I had the pleasure of attending the Asian Bankers Summit at the brilliant new Convention Centre at Resorts World on Singapore picturesque Sentosa Island over the past few days. The summit saw the pulling together of various banking streams. Me being the technologist, I joined the Technology Stream. There were key themes that oriented around Innovation and Social Networks which attracted some bright minds to the panel to lead discussions. But despite these brilliant minds it appears that Banks haven't woken up to the innovation craze of the past few years.
Everyone acknowledge the merit of things such as Mobile Banking, Bank 2.0, SOA, Social Networking, etc. but like traditionally risk adverse banks, there were dozens of excuses as to why things can't be done: compliance, security concerns, brand risk, change management and the list goes on. Even to the point where during the summit, ANZ announced that they will be turning off their Mobile Banking service. This from the bank that brought us WING Money in Cambodia, a primary mobile bank for the under and unbanked markets of South East Asia. Have they completely missed the data on the uptake of mobile devices as a means to communicate, including internet services?
Interesting regional statistics tell us that on average, between 27-36% of NEW Internet Users in Indonesia, Malaysia, India, Thailand and the Philippines use mobile devices when "popping" their internet cherry. And this figure continues to grow year on year. More and more users across the region are plugged into Facebook, LinkedIn, and Twitter and recently we’ve seen the launch and growth of foursquare. While there is no immediate revenue opportunity for Financial Intuitions, there comes a rich learning experience on a customer segment that thinks very differently to the traditional banker: Gen Y. Data shown at the conference by Don Bognar of Oracle Financial Services shows that by 2017, Gen Y will be the largest consumer segment in the market. This is a market is constantly connected to networks, always on the move, adopts innovation at twice the rate of past generations and takes product/service recommendations from the Internet and Social Networks. Basically, if they network recommends HSBC for a Credit Card, they’ll go to HSBC without shopping around and without concern for price, brand or benefits. No amount of direct marketing will ever overcome this.
It not all bad news, as many Financial Institutions have made attempts at engaging this segment, NAB(previously National Australia Bank) launched their UBank Direct Banking operations that boasts the ability to open a new account within five minutes without ever having to visit a branch. They use networks such as Facebook and Twitter to attract Gen Y and even carry out customer service on Twitter (@UBank). Whether this experiment works or not is irrelevant, why?
1. They are doing something and learning from it. Organisations ALWAYS learn more by doing rather than planning and researching. This will be key for NAB when it comes to understanding Gen Y and they move closer to the Banking Market sweet spot of 35-44 years of age.

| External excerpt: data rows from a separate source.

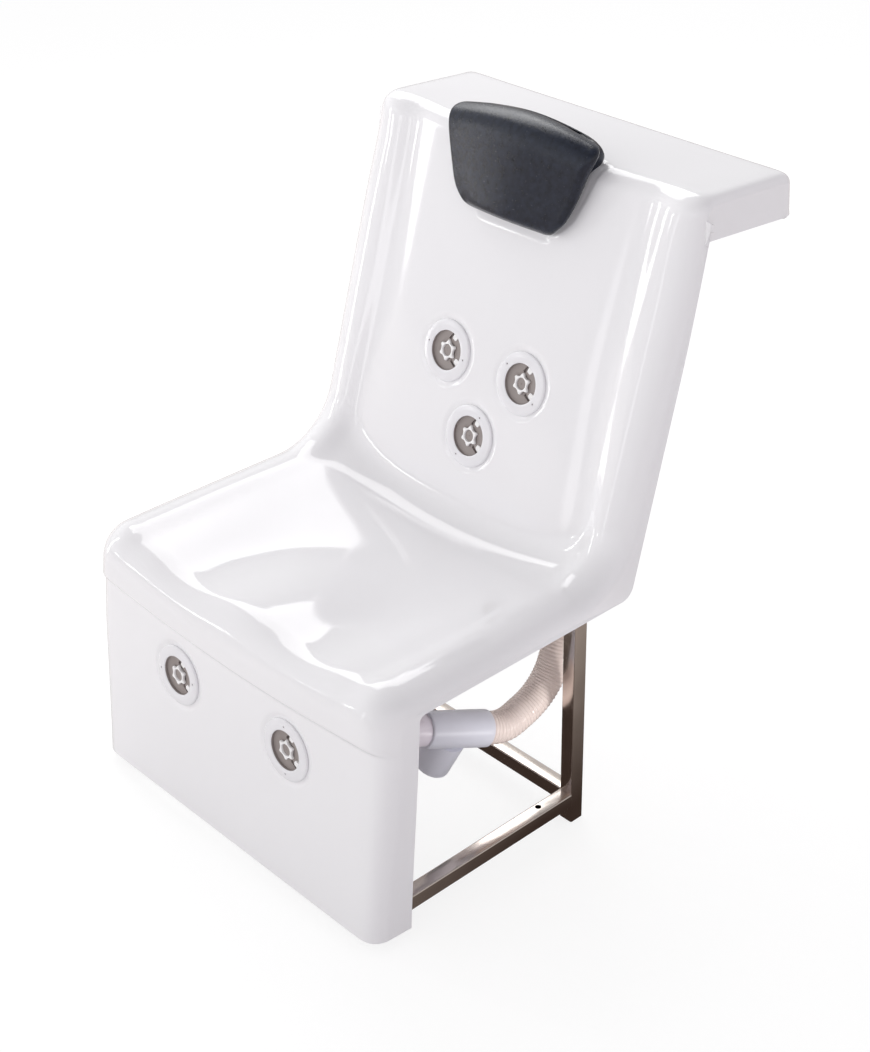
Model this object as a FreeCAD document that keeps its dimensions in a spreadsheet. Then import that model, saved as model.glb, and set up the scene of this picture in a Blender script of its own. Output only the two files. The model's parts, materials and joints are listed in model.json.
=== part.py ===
import FreeCAD, Part
import math
import os

Vector = FreeCAD.Vector
doc = FreeCAD.newDocument("pedicure_spa_chair")

# Driving dimensions, in millimetres and degrees. Heights are above the floor, depths run back from the
# apron's toe, and widths are half widths from the centre plane unless the note says otherwise.
DIMENSIONS = [
    ("overall_depth", 845, "toe of the apron to the back of the shelf"),
    ("wall", 6, "moulded shell wall"),
    ("apron_foot", 15, "apron's lower edge above the floor"),
    ("apron_lean", 0.09, "apron's rearward lean, run per rise"),
    ("rim_height", 423, "seat rim at the front"),
    ("rim_fall", 4, "drop of the rim from front to back"),
    ("hip_depth", 474.2, "toe to the corner of rim and bolster lines"),
    ("shoulder_depth", 635.7, "toe to the corner of bolster and shelf lines"),
    ("shoulder_height", 966.7, "corner of bolster and shelf lines"),
    ("shelf_fall", 13.5, "drop of the shelf from front to back"),
    ("lip_height", 64, "shelf's rear lip"),
    ("nose_radius", 56, "roll of the seat's front over the apron"),
    ("hip_radius", 110, "bend of the rims into the bolsters"),
    ("shoulder_radius", 36, "bend of the bolsters into the shelf"),
    ("lip_radius", 20, "bend of the shelf into its lip"),
        ("seat_half_width", 341, "seat and back"),
    ("foot_draw_in", 9, "apron at its lower edge, inside the seat's half width"),
    ("shelf_draw_in", 10, "shelf, inside the seat's half width"),
    ("side_flare", 3, "side flange's outward draft"),
    ("rim_roll", 50, "width of the rims' outer roll"),
    ("rim_roll_depth", 29, "depth of the rims' outer roll"),
    ("corner_roll", 28, "apron's upright corner"),
    ("shelf_roll", 15, "shelf's side edge"),
    ("nose_overhang", 8, "nose proud of the apron"),
    ("crease_below_rim", 84, "crease under the nose, below the rim"),
    ("rim_inner", 44, "width of the slope from rim crest to crease"),
    ("crease_draw_in", 101, "seat pan's crease, inside the seat's half width"),
    ("crease_drop", 10, "crease below the rim"),
    ("crease_set_back", 11, "crease behind the bolster line"),
    ("pan_front_drop", 19, "pan's centre at the nose, below the rim"),
    ("pan_rear_drop", 43, "pan's centre at the hip corner, below the rim"),
    ("pan_sag", 7, "extra dip of the pan's middle"),
    ("panel_set_back", 5, "back panel's centre behind the bolster line"),
    ("pan_hip_radius", 62, "bend of the pan into the back panel"),
    ("pommel_rise", 7, "rise between the thighs and dip under them"),
    ("pommel_pitch", 290, "centre of one thigh dip to the other"),
    ("apron_flange", 69, "depth of the apron's side flange at its foot"),
    ("apron_flange_top", 88, "toe to the flange's rear edge at the seat"),
    ("seat_flange_drop", 35, "lower edge of the seat's side flange, below the rim"),
    ("back_flange_foot", 509, "toe to the rear lower corner of the side flange"),
    ("back_flange_top", 648, "toe to the inner corner under the shelf"),
    ("shelf_flange_height", 903, "inner corner under the shelf"),
    ("tube", 25, "square tube, outside"),
    ("tube_wall", 1.5, "square tube, wall"),
    ("frame_draw_in", 21, "side frames' outer faces, inside the seat's half width"),
    ("front_leg_depth", 52, "toe to the front legs' front face"),
    ("rear_leg_depth", 418, "toe to the rear legs' front face"),
    ("lower_rail_height", 29, "underside of the lower rails"),
    ("upper_rail_drop", 43, "underside of the upper side rails, below the rim"),
    ("cross_rail_drop", 78, "underside of the rear cross rail, below the rim"),
    ("front_cross_depth", 95, "toe to the front cross rail"),
    ("fixing_hole", 10, "diameter of the floor fixing holes"),
    ("fixing_hole_depth", 361, "toe to the fixing holes"),
    ("front_leg_drop", 43, "top of the front legs, below the rim"),
    ("rear_leg_drop", 23, "top of the rear legs, below the rim"),
    ("top_rail_end", 530, "toe to the rear end of the upper side rails"),
    ("post_set_back", 15, "back posts' front face behind the bolster line"),
    ("post_foot_drop", 39, "foot of the back posts, below the rim"),
    ("post_top_drop", 22.7, "top of the back posts, below the shoulder"),
    ("arm_drop", 50.7, "underside of the shelf arms, below the shoulder"),
    ("arm_end", 30, "rear end of the shelf arms, in front of the shelf's back"),
    ("back_rail_low", 700, "lower rail across the back posts"),
    ("back_rail_high", 880, "upper rail across the back posts"),
    ("pad_width", 22, "bonded pads"),
    ("pad_length", 44, "bonded pads"),
    ("cap_height", 9, "plug in a leg's lower end"),
    ("jet_spread_back", 80.8, "upper back jets from the centre plane"),
    ("jet_height_back", 633, "upper back jets"),
    ("jet_height_low", 525, "lower back jet"),
    ("jet_draw_in_front", 212.5, "apron jets, inside the seat's half width"),
    ("jet_drop_front", 174, "apron jets, below the rim"),
    ("dish_radius", 55, "moulded dish round a jet"),
    ("dish_depth", 2, "moulded dish"),
    ("bezel_radius", 49, "jet bezel, outside"),
    ("bezel_bore", 30.5, "jet bezel, inside"),
    ("bezel_height", 6, "jet bezel above its seat"),
    ("socket_radius", 32, "jet socket's barrel"),
    ("socket_wall", 2.5, "jet socket's barrel wall"),
    ("socket_length", 52, "jet socket behind the dish"),
    ("socket_flange", 44, "jet socket's flange radius"),
    ("gasket_thickness", 1.5, "gasket under the flange"),
    ("nut_radius", 42, "lock nut"),
    ("nut_height", 11, "lock nut"),
    ("nozzle_radius", 16, "star nozzle at the lobes"),
    ("nozzle_bore", 9, "star nozzle's hole radius"),
    ("nozzle_lobes", 8, "lobes of the star nozzle"),
    ("hub_radius", 11, "nozzle's journal and its hub"),
    ("inlet_depth", 39, "back jets' inlets behind the moulded face"),
    ("hose_radius", 24.1, "front pipe and hose cuffs, outside"),
    ("hose_wall", 3.2, "front pipe, wall"),
    ("hose_bore", 19.5, "ribbed hose, inside"),
    ("rib_crest", 25.6, "ribbed hose at its ribs"),
    ("rib_valley", 24.4, "ribbed hose between its ribs"),
    ("rib_pitch", 5.9, "rib to rib"),
    ("socket_outer", 28.6, "tee and elbow sockets, outside"),
    ("socket_depth", 28, "tee's sockets"),
    ("branch_length", 80, "tee's branch from the run's axis"),
    ("barb_length", 30, "barbs for the feed hoses"),
    ("pipe_draw_in", 101, "tee's rear mouth and the elbow, inside the seat's half width"),
    ("front_pipe_depth", 146.5, "toe to the front pipe's axis"),
    ("manifold_drop", 8, "manifold behind the back, below the rim"),
    ("manifold_radius", 21, "manifold, outside"),
    ("feed_radius", 12.5, "feed hose, outside"),
    ("feed_bore", 9.5, "feed hose, inside"),
    ("pillow_crown", 9, "extra thickness in the pillow's middle"),
    ("peg_radius", 6, "pillow's push-in pegs"),
    ("peg_height", 906, "pillow's pegs"),
    ("peg_spread", 62, "pillow's pegs from the centre plane"),
    ("running_gap", 0.05, "radial clearance of what turns"),
    ("seat_gap", 0.3, "clearance of what rests on a curved face"),
]

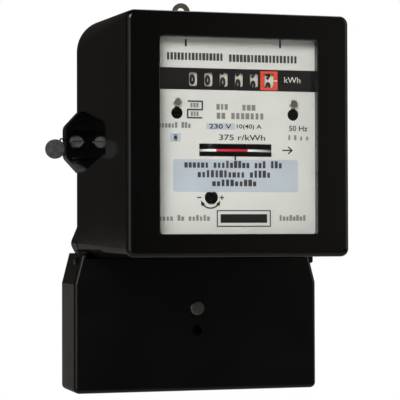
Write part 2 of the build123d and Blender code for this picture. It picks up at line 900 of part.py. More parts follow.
# Terminal block with pockets for the terminals and wells for their screws
with BuildPart() as terminal_block:
    with BuildSketch(front_plane(base_floor)):
        with Locations((0, -(block_top + block_bottom) / 2)):
            Rectangle(2 * block_half, block_bottom - block_top)
    extrude(amount=block_front - base_floor)
    chamfer(terminal_block.faces().sort_by(Axis.Y)[0].edges(), block_edge_radius)
    pocket_drop = (terminal_top + terminal_bottom) / 2
    with BuildSketch(front_plane(base_floor)):
        for x in terminal_xs:
            with Locations((x, -pocket_drop)):
                Rectangle(
                    terminal_width + 2 * terminal_gap,
                    terminal_bottom - terminal_top + 2 * terminal_gap,
                )
    extrude(amount=terminal_front + terminal_gap - base_floor, mode=Mode.SUBTRACT)
    with BuildSketch(Plane.XY.offset(-block_bottom)):
        for x in terminal_xs:
            with Locations((x, -wire_depth)):
                Circle(wire_entry_radius)
    extrude(amount=block_bottom - terminal_bottom, mode=Mode.SUBTRACT)
    with BuildSketch(front_plane(terminal_front + terminal_gap)):
        for x in terminal_xs:
            for drop in terminal_screw_drops:
                with Locations((x, -drop)):
                    Circle(terminal_well_radius)
    extrude(amount=block_front - terminal_front, mode=Mode.SUBTRACT)
    with BuildSketch(front_plane(block_front - cover_screw_length)):
        with Locations((0, -cover_screw_drop)):
            Circle(cover_screw_radius + screw_clearance)
    extrude(amount=cover_screw_length, mode=Mode.SUBTRACT)
    with BuildSketch(front_plane(block_front - link_screw_length - link_tap_spare)):
        with Locations((terminal_xs[0], -link_tap_drop)):
            Circle(link_screw_radius + screw_clearance)
    extrude(amount=link_screw_length + link_tap_spare, mode=Mode.SUBTRACT)
terminal_block.part.label = "terminal_block"
export_step(terminal_block.part, "parts/terminal_block.step")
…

2. It’s a separate Brand. Banks have love known about the advantage to experiment with new services under a new brand. ANZ did this with WING in Cambodia. It creates an opportunity for the Bank to also experiment with new branding concepts for new customer segments. Does Gen Y relate to the big red star of NAB? Or the lime and dark green branding of UBank, who has a website that looks straight out of the Apple design team.
Another interesting session was led by Brett King (@brettKing) as he told his vision for BANK 2.0, the Service Oriented Architectural approach to Customer Centric engineering for Innovative Markets. As a fellow Banking Innovator I can see his wisdom, but it is the time for radical visions in banking after their just spent the past ten years delivering compliance projects only to be hit with the Global Financial Crisis and massive investment cuts. Brett’s theory points towards building platforms that encourage rapid change and innovative products, but are the products all that different? The basic principles of bank accounts haven’t changed in decades; the only part that has ‘evolved’ is the service creation and delivery. Admittedly we have seen the rise of new cross-subsided accounts and offset products, but the big changes have been the launch of ATMs, Point-Of-Sales devices, Internet Banking and more recently Mobile Banking including the adoption of self-service business processes, all of which had their challenges as full automation is a challenge when you can’t let go of your architectural mentality that see you desperately holding onto your Hogan, Systematics or Midanz platforms.
So what did I take out of the summit?
1. Asian Bankers are waiting to be told what to do next
2. There are some really smart thought leaders out there, that are struggling with traction for their visions
3. Completely surprised Mobile as a business isn’t a main discussion point.
I’ll leave you with a prediction. As Gen Y becomes the main market segment, banks will struggle to keep up, six to nine month product lead times won’t cut it. A new industry will evolve on the customer facing side of the Financial Intuitions to create innovative and rapidly changing Service Creation Products to manage financial product choice, application, transactions and ongoing support. Something similar to what the Telcos are doing in Mobile Banking, they understand the market, but lack the financial regulatory & risk experience, so they partner with bank/s and stick with their core understanding of Sales, Marketing & Distribution. Have a look at the MTN / Standard Bank or Telenor / Tameer Bank partnerships.